**What is needed**
Extract, word for word, every line from the one containing "front_baffle(parts)" through the one containing "CAMERA_AT = (-0.57487, -1.48396, 0.46972)", with both end lines kept.

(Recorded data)
>>>>
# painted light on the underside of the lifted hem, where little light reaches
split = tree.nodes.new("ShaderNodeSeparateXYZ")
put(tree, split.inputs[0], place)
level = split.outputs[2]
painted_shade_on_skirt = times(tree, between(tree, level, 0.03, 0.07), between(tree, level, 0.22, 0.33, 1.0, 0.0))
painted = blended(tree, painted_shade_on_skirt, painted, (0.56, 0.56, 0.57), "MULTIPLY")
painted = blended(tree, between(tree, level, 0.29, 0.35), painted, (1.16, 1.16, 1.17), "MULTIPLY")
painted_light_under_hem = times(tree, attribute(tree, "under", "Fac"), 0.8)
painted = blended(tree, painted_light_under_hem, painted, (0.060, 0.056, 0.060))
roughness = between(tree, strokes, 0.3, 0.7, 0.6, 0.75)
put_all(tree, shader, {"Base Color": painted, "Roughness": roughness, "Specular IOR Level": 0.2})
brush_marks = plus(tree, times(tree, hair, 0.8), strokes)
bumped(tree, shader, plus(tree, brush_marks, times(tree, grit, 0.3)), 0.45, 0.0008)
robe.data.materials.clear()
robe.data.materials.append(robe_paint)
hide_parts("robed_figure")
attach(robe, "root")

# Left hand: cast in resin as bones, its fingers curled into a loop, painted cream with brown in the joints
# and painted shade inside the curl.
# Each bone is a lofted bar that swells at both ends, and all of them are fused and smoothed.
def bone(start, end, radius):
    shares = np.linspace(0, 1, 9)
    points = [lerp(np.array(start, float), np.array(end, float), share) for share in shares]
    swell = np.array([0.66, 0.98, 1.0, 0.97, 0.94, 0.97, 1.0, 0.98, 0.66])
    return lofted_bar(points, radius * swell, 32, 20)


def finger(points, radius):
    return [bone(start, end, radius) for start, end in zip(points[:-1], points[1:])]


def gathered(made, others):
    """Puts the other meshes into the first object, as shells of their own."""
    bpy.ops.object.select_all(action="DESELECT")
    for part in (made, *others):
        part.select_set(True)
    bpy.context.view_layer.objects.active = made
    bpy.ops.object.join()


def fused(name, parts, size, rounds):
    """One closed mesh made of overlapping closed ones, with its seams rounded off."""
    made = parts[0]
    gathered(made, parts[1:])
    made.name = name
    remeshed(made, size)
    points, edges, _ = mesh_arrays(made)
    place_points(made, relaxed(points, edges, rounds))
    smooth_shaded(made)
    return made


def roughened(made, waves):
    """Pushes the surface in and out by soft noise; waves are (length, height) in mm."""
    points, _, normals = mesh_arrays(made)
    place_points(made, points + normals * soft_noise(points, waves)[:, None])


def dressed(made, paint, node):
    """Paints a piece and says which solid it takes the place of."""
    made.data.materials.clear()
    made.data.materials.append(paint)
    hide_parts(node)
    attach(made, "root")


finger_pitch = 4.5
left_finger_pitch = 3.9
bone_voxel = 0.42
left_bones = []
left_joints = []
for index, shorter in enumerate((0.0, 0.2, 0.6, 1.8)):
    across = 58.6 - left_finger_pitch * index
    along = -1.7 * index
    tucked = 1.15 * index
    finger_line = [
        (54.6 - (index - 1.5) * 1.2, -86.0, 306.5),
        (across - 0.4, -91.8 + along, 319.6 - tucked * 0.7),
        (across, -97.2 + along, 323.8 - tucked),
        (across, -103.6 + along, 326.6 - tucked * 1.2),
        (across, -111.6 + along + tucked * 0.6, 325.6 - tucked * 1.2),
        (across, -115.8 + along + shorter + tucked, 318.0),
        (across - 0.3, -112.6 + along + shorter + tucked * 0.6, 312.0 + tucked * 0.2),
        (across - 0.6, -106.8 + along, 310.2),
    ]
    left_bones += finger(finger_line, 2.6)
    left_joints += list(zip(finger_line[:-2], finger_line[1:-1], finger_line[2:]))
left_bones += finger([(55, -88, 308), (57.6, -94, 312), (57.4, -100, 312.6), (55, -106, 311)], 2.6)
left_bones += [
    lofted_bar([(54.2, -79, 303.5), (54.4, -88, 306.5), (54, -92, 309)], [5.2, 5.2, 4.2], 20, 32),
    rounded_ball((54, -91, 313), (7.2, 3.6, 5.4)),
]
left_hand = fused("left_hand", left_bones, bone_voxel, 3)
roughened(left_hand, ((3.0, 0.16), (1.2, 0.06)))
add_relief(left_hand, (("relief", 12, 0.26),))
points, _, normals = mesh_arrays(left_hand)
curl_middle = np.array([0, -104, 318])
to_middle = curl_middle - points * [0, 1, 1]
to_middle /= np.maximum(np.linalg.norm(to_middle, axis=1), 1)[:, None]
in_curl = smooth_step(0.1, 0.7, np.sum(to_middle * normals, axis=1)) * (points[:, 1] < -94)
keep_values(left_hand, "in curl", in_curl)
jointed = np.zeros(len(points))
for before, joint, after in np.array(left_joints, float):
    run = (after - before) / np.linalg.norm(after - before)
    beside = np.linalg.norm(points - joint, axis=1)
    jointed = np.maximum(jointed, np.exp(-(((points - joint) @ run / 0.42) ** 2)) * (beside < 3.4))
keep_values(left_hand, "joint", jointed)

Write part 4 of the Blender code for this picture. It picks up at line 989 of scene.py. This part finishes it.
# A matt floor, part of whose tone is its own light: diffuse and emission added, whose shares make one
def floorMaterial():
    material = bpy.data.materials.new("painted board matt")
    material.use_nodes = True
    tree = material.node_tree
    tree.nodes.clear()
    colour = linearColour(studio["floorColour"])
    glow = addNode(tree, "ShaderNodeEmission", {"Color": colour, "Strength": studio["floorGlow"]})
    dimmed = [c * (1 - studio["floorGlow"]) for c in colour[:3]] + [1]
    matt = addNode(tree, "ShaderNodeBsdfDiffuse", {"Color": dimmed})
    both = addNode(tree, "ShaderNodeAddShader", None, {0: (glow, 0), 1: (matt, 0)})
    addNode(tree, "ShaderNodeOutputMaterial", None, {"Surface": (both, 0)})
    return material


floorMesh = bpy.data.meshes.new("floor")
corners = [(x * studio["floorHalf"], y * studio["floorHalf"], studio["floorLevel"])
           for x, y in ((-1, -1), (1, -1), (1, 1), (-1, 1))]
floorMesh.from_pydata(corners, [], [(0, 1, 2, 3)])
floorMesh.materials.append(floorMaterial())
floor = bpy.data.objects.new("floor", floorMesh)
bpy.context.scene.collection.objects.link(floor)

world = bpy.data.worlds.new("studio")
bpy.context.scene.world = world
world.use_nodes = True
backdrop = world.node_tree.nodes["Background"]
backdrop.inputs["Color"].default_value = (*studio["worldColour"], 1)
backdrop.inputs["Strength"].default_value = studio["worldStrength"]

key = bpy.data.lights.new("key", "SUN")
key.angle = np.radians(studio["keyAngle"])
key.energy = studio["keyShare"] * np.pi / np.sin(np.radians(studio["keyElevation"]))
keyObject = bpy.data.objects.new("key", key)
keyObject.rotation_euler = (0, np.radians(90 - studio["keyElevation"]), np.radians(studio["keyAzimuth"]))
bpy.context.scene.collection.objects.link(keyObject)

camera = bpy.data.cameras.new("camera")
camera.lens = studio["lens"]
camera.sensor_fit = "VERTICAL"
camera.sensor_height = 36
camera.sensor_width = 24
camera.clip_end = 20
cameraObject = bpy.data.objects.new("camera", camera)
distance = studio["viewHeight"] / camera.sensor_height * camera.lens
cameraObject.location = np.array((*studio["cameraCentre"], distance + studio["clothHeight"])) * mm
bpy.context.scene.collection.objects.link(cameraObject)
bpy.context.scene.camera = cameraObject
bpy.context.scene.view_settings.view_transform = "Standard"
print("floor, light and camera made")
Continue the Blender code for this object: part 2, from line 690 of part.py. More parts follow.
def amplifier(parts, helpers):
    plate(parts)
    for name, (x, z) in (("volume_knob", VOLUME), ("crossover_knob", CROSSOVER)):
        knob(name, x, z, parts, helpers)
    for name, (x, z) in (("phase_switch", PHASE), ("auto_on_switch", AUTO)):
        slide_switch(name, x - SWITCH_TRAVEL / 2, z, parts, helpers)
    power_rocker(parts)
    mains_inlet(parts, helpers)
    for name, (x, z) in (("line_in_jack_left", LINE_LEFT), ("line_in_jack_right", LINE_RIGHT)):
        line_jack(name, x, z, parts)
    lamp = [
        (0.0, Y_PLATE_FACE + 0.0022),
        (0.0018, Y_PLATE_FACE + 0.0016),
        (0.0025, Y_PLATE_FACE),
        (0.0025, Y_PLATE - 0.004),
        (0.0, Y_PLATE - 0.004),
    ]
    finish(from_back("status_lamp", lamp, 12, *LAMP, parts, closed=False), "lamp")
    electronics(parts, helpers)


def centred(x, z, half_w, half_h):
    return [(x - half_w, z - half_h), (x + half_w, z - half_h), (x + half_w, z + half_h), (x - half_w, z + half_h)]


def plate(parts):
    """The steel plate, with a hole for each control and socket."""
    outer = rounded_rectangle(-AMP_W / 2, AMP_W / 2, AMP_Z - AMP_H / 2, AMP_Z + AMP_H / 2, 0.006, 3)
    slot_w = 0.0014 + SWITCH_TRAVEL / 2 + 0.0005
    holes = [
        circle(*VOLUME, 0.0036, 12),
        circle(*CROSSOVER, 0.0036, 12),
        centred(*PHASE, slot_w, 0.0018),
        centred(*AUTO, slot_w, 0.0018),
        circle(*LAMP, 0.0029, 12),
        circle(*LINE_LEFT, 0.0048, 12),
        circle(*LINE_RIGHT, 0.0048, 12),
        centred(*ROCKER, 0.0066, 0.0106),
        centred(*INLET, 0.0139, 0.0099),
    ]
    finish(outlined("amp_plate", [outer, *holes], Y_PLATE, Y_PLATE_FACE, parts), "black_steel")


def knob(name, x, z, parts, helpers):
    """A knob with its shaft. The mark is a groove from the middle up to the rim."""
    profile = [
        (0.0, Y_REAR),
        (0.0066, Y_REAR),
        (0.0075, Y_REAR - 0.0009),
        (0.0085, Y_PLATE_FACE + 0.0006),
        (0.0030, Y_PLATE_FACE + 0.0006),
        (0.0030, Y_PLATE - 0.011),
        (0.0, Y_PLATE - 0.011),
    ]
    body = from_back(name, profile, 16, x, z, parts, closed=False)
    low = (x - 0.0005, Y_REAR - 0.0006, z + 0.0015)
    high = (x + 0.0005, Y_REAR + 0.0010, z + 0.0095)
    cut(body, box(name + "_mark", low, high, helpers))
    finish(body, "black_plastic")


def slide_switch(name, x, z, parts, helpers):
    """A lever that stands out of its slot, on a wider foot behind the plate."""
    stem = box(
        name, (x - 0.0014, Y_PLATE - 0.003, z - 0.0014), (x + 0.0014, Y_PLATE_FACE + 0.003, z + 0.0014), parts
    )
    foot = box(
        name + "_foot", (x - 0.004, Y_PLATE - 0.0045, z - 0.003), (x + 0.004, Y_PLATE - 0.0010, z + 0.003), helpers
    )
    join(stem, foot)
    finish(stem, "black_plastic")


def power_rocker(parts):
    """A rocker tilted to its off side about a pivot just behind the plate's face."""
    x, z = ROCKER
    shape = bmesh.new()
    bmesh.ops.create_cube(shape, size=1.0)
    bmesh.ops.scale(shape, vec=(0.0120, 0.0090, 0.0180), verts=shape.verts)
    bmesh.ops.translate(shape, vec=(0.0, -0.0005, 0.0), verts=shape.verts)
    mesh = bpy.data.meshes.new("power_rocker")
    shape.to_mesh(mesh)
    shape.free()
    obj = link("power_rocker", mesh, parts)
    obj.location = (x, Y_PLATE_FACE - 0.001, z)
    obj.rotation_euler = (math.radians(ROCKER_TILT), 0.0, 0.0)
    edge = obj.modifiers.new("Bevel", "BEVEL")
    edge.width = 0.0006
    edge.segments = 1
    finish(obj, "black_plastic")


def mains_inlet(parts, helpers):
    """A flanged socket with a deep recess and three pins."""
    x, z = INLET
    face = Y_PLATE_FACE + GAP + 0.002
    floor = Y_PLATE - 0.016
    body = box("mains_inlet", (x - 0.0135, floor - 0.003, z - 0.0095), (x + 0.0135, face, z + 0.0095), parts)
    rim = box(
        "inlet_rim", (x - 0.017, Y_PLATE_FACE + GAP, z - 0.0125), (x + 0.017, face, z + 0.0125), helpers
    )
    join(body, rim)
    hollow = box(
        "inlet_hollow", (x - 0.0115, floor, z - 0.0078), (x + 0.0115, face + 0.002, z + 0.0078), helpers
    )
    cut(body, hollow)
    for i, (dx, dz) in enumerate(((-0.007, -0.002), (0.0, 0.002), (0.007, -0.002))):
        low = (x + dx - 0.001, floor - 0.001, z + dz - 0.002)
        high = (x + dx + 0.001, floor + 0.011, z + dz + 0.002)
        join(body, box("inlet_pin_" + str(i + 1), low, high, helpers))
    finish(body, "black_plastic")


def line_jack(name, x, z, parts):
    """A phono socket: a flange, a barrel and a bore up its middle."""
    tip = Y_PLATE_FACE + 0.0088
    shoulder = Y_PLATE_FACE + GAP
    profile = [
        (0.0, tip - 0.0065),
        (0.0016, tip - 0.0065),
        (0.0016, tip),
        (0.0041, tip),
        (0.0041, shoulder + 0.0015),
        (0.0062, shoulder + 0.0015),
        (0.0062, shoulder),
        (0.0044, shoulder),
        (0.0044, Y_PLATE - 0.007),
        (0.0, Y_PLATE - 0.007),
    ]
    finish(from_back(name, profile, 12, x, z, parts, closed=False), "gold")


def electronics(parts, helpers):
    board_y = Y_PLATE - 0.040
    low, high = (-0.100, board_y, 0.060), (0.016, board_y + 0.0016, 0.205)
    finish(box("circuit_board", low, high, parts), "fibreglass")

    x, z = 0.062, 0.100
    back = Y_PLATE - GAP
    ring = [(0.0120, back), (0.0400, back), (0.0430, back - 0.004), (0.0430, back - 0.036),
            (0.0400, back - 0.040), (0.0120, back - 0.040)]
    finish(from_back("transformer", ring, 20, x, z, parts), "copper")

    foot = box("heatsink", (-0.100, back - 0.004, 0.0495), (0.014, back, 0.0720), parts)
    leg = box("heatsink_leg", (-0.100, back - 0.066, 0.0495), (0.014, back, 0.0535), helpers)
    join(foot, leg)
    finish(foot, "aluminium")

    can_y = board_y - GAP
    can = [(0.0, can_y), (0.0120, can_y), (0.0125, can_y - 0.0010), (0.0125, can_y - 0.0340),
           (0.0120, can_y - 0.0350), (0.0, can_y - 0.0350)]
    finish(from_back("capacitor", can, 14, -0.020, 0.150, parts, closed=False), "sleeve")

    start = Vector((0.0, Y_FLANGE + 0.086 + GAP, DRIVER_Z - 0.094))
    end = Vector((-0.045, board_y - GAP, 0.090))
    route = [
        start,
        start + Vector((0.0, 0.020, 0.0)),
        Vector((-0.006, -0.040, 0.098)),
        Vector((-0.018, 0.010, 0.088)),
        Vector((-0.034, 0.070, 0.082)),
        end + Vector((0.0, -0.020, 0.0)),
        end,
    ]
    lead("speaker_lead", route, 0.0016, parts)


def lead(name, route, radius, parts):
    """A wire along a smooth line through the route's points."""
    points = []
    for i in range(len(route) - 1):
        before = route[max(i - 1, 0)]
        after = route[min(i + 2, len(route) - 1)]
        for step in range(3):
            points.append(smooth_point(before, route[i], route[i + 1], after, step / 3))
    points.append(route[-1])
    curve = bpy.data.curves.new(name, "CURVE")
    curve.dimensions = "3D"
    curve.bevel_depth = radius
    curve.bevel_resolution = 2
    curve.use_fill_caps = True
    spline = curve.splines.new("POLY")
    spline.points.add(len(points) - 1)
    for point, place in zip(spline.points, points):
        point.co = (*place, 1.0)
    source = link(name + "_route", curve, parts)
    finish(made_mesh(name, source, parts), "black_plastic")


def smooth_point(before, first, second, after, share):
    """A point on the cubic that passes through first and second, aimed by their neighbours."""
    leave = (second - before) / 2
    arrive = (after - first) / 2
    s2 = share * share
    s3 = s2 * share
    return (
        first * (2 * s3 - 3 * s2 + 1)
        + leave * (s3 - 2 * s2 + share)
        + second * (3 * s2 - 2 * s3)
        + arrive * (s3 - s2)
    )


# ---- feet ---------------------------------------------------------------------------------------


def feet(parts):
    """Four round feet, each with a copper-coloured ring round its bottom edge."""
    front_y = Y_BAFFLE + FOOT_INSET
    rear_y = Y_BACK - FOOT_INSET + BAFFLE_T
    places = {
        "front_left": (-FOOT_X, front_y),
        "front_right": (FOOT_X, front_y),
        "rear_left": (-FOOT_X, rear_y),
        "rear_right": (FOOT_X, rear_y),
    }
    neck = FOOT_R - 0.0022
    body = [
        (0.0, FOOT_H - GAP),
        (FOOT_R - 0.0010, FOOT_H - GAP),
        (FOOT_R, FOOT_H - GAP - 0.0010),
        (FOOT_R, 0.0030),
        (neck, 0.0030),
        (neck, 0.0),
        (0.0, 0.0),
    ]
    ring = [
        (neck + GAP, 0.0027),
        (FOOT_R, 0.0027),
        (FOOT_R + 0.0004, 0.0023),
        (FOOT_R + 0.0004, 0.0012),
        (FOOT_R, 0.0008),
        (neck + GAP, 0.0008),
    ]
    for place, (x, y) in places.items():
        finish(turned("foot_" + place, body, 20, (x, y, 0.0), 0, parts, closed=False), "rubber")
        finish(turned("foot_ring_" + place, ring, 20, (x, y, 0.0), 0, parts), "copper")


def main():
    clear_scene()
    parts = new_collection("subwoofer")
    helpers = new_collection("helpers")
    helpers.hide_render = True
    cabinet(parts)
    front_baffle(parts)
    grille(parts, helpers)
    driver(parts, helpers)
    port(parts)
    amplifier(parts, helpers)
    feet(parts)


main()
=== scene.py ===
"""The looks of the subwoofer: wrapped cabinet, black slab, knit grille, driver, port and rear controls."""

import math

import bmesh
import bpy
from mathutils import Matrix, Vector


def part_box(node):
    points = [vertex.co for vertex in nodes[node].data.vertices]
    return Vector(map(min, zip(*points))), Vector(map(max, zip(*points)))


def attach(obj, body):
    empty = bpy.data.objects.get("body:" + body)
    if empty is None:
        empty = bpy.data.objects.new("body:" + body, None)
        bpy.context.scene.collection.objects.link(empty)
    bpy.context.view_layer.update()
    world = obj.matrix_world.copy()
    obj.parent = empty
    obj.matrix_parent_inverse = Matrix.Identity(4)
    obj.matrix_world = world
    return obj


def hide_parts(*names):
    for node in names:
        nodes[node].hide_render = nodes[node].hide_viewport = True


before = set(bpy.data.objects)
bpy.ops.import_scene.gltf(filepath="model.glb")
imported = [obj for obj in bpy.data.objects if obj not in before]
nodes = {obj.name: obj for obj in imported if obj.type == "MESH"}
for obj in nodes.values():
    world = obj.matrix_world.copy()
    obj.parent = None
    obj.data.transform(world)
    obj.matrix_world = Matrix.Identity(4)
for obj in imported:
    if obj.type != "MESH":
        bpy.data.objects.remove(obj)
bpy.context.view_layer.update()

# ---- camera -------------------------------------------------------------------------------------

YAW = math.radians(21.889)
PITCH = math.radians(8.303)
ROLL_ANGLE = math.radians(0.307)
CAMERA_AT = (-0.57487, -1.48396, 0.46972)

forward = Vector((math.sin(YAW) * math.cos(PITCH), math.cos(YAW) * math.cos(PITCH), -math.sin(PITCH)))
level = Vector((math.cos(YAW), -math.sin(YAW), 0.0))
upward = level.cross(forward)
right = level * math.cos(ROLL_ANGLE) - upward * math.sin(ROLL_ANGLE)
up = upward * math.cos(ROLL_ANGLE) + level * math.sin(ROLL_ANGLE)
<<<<
**Exercise answer**
    front_baffle(parts)
    grille(parts, helpers)
    driver(parts, helpers)
    port(parts)
    amplifier(parts, helpers)
    feet(parts)


main()
=== scene.py ===
"""The looks of the subwoofer: wrapped cabinet, black slab, knit grille, driver, port and rear controls."""

import math

import bmesh
import bpy
from mathutils import Matrix, Vector


def part_box(node):
    points = [vertex.co for vertex in nodes[node].data.vertices]
    return Vector(map(min, zip(*points))), Vector(map(max, zip(*points)))


def attach(obj, body):
    empty = bpy.data.objects.get("body:" + body)
    if empty is None:
        empty = bpy.data.objects.new("body:" + body, None)
        bpy.context.scene.collection.objects.link(empty)
    bpy.context.view_layer.update()
    world = obj.matrix_world.copy()
    obj.parent = empty
    obj.matrix_parent_inverse = Matrix.Identity(4)
    obj.matrix_world = world
    return obj


def hide_parts(*names):
    for node in names:
        nodes[node].hide_render = nodes[node].hide_viewport = True


before = set(bpy.data.objects)
bpy.ops.import_scene.gltf(filepath="model.glb")
imported = [obj for obj in bpy.data.objects if obj not in before]
nodes = {obj.name: obj for obj in imported if obj.type == "MESH"}
for obj in nodes.values():
    world = obj.matrix_world.copy()
    obj.parent = None
    obj.data.transform(world)
    obj.matrix_world = Matrix.Identity(4)
for obj in imported:
    if obj.type != "MESH":
        bpy.data.objects.remove(obj)
bpy.context.view_layer.update()

# ---- camera -------------------------------------------------------------------------------------

YAW = math.radians(21.889)
PITCH = math.radians(8.303)
ROLL_ANGLE = math.radians(0.307)
CAMERA_AT = (-0.57487, -1.48396, 0.46972)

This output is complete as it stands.